Quote the listing below word for word, stopping after the line that contains "return Vector(blade_to_row() @".

— BEGIN —

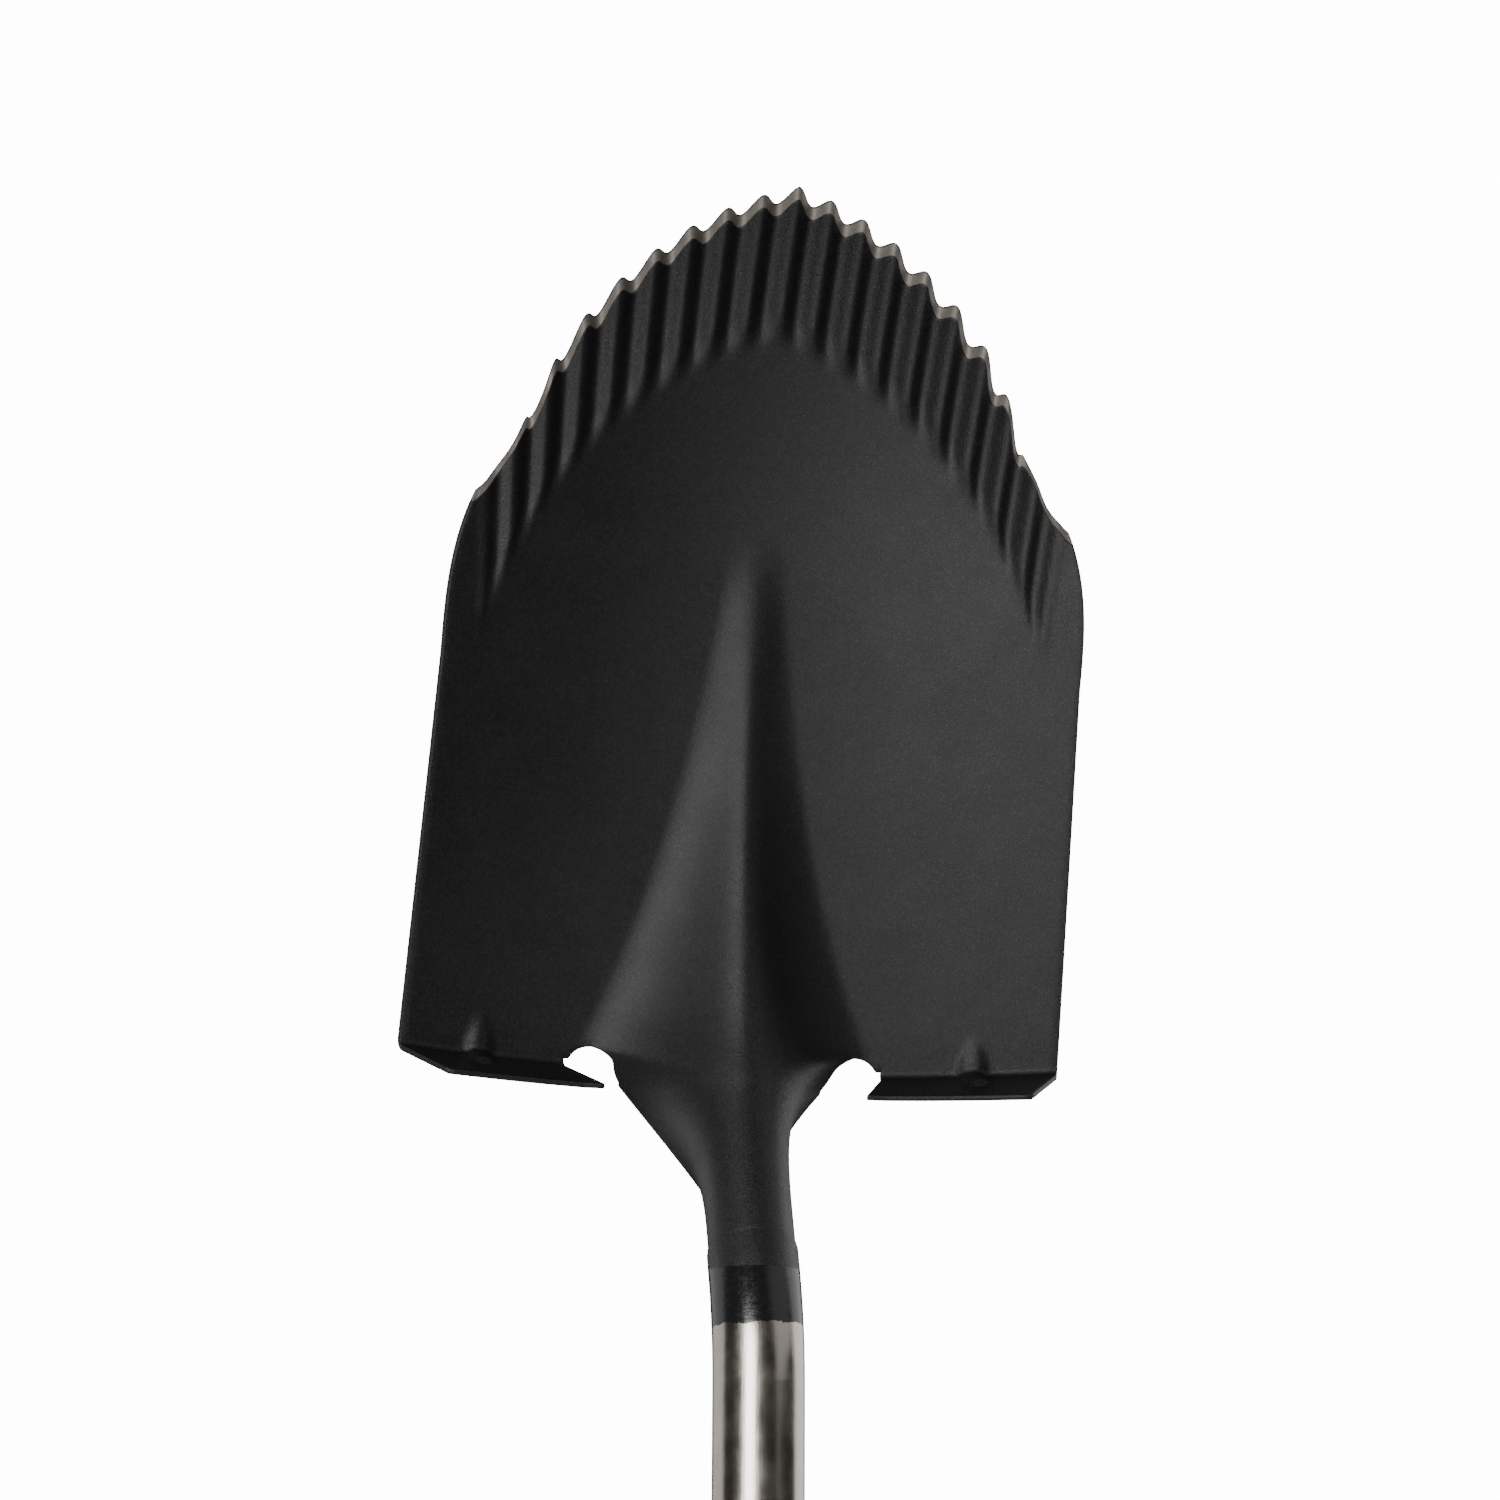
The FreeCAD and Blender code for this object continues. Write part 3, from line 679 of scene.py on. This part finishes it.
# ---------------------------------------------------------------- pieces
def fit_to_node(points, node):
    """Offset that lays the blade's points over the CAD blade: same tip height, same width, same front."""
    low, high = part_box(node)
    return np.array([
        (low.x + high.x) / 2 - (points[:, 0].min() + points[:, 0].max()) / 2,
        high.y - points[:, 1].max(),
        high.z - points[:, 2].max(),
    ])


def make_blade():
    vertices, faces, attributes = blade_mesh(BLADE_COLUMNS)
    turned = vertices * MM @ blade_to_row().T
    offset = fit_to_node(turned, "blade")
    thing = mesh_object("blade_stamping", turned + offset, faces)
    for name, values in attributes.items():
        store = thing.data.attributes.new(name, "FLOAT", "POINT")
        store.data.foreach_set("value", np.asarray(values, np.float32))
    thing.data.materials.append(blade_material())
    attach(thing, "root")
    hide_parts("blade")
    return offset


def dress(node, material):
    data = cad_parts[node].data
    data.materials.clear()
    data.materials.append(material)


def row_point(blade_point, offset):
    return Vector(blade_to_row() @ (np.array(blade_point) * MM) + offset)


def make_camera(offset):
    sy, cy = math.sin(CAMERA_YAW), math.cos(CAMERA_YAW)
    sp, cp = math.sin(CAMERA_PITCH), math.cos(CAMERA_PITCH)
    sr, cr = math.sin(CAMERA_ROLL), math.cos(CAMERA_ROLL)
    toward = np.array([-sy * cp, sp, cy * cp])
    right = np.array([cy, 0, sy])
    up = np.cross(toward, right)
    rolled_right = cr * right + sr * up
    rolled_up = -sr * right + cr * up
    slide_x, slide_y = CAMERA_SLIDE
    place = np.array(CAMERA_AIM) + slide_x * rolled_right + slide_y * rolled_up + CAMERA_DISTANCE * toward
    data = bpy.data.cameras.new("camera")
    data.lens = CAMERA_LENS
    data.sensor_width = 36.0
    data.clip_start = 0.05
    data.clip_end = 50.0
    camera = bpy.data.objects.new("camera", data)
    bpy.context.scene.collection.objects.link(camera)
    turn = blade_to_row()
    axes = np.stack([turn @ rolled_right, turn @ rolled_up, turn @ toward], 1)
    matrix = Matrix(axes.tolist()).to_4x4()
    matrix.translation = row_point(place, offset)
    camera.matrix_world = matrix
    bpy.context.scene.camera = camera
    return camera


def area_light(name, camera, middle, azimuth, elevation, distance, size, power):
    """Rectangular light placed round the object, its angles counted from the camera's line of sight."""
    axes = camera.matrix_world.to_3x3()
    right, up, toward = axes.col[0], axes.col[1], axes.col[2]
    a, e = math.radians(azimuth), math.radians(elevation)
    way = (toward * math.cos(a) + right * math.sin(a)) * math.cos(e) + up * math.sin(e)
    data = bpy.data.lights.new(name, "AREA")
    data.shape = "RECTANGLE"
    data.size, data.size_y = size
    data.energy = power
    light = bpy.data.objects.new(name, data)
    bpy.context.scene.collection.objects.link(light)
    side = way.cross(up).normalized()
    rise = side.cross(way).normalized()
    turn = Matrix((-side, rise, way)).transposed()
    light.matrix_world = Matrix.Translation(middle + way * distance) @ turn.to_4x4()


def make_world():
    """Even dim light on the object, in front of a bright white backdrop."""
    world = bpy.data.worlds.new("studio")
    bpy.context.scene.world = world
    world.use_nodes = True
    tree = world.node_tree
    background = tree.nodes["Background"]
    background.inputs["Color"].default_value = (1, 1, 1, 1)
    sight = tree.nodes.new("ShaderNodeLightPath")
    level = tree.nodes.new("ShaderNodeMapRange")
    level.inputs["To Min"].default_value = AMBIENT
    level.inputs["To Max"].default_value = BACKDROP
    tree.links.new(sight.outputs["Is Camera Ray"], level.inputs["Value"])
    tree.links.new(level.outputs[0], background.inputs["Strength"])


def make_lights(camera, middle):
    for name, *setting in LIGHTS:
        area_light(name, camera, middle, *setting)


def make_floor(level):
    """Plain pale floor under the grip, small enough to stay below the camera's view."""
    corners = ((-1, -1), (1, -1), (1, 1), (-1, 1))
    points = np.array([(x * FLOOR_HALF, y * FLOOR_HALF, level) for x, y in corners])
    floor = mesh_object("floor", points, [[0, 1, 2, 3]])
    n = Nodes("floor_paint")
    tone = n.mix_colour(n.noise(n.position(), 3.0, 2.0), (0.72, 0.71, 0.69), (0.78, 0.77, 0.75))
    n.finish(n.surface(tone, 0.7))
    floor.data.materials.append(n.material)


offset = make_blade()
camera = make_camera(offset)
make_world()
make_floor(cad_box[0].z - FLOOR_GAP)
make_lights(camera, row_point(LIT_POINT, offset))

coat = coat_material()
for node in ("neck_ring_weld", "neck_seam_weld", "shaft_nose_cap", "handle_yoke_left", "handle_yoke_right"):
    dress(node, coat)
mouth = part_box("neck_ring_weld")[0].z
dress("shaft_tube", tube_material(mouth - PAINT_BELOW_WELD, mouth - COAT_BELOW_WELD))
zinc = zinc_material()
for node in ("yoke_rivets", "grip_rod", "grip_core", "grip_washers", "grip_dome_nuts"):
    dress(node, zinc)
dress("grip_sleeve", rubber_material())
dress("shaft_end_plug", plastic_material())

— END —

◆ The response:
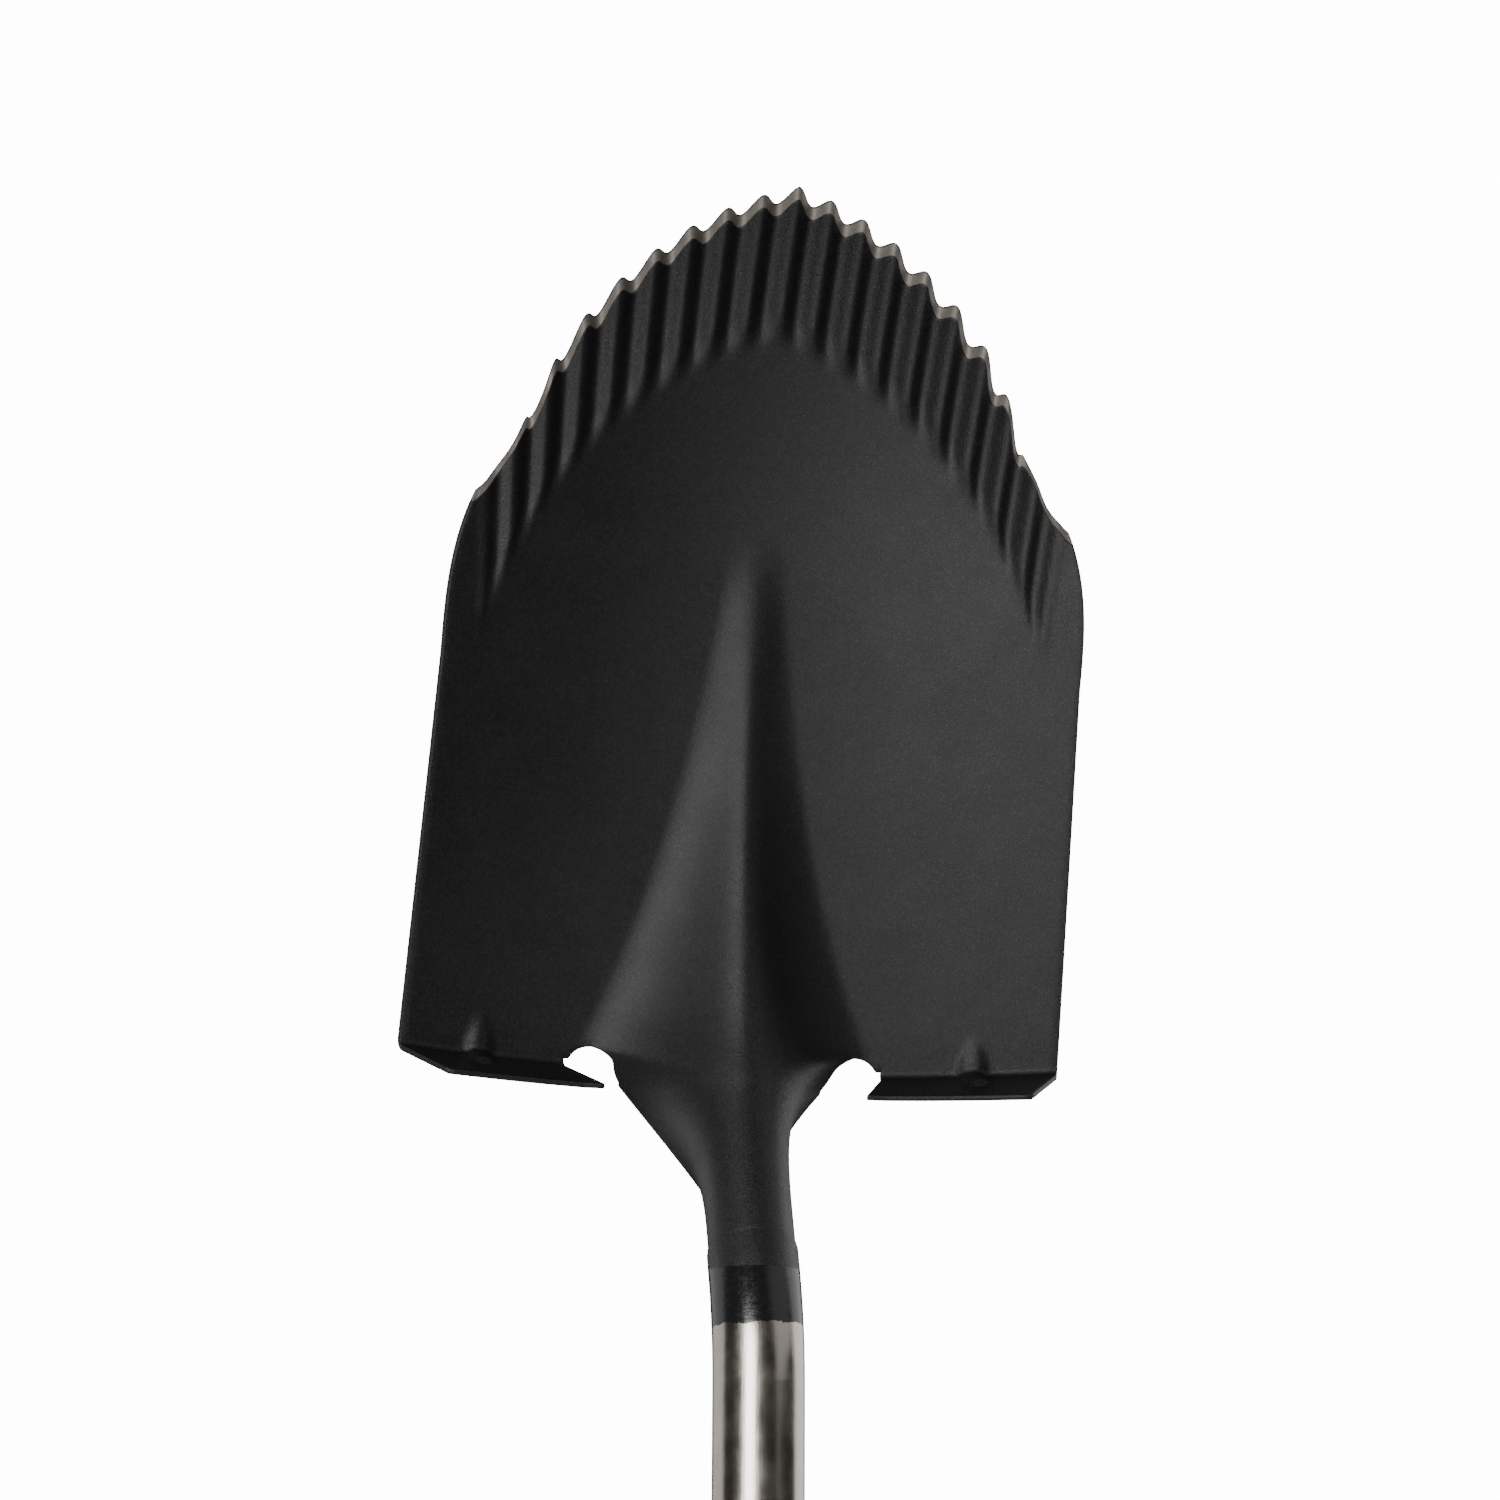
The FreeCAD and Blender code for this object continues. Write part 3, from line 679 of scene.py on. This part finishes it.
# ---------------------------------------------------------------- pieces
def fit_to_node(points, node):
    """Offset that lays the blade's points over the CAD blade: same tip height, same width, same front."""
    low, high = part_box(node)
    return np.array([
        (low.x + high.x) / 2 - (points[:, 0].min() + points[:, 0].max()) / 2,
        high.y - points[:, 1].max(),
        high.z - points[:, 2].max(),
    ])


def make_blade():
    vertices, faces, attributes = blade_mesh(BLADE_COLUMNS)
    turned = vertices * MM @ blade_to_row().T
    offset = fit_to_node(turned, "blade")
    thing = mesh_object("blade_stamping", turned + offset, faces)
    for name, values in attributes.items():
        store = thing.data.attributes.new(name, "FLOAT", "POINT")
        store.data.foreach_set("value", np.asarray(values, np.float32))
    thing.data.materials.append(blade_material())
    attach(thing, "root")
    hide_parts("blade")
    return offset


def dress(node, material):
    data = cad_parts[node].data
    data.materials.clear()
    data.materials.append(material)


def row_point(blade_point, offset):
    return Vector(blade_to_row() @ (np.array(blade_point) * MM) + offset)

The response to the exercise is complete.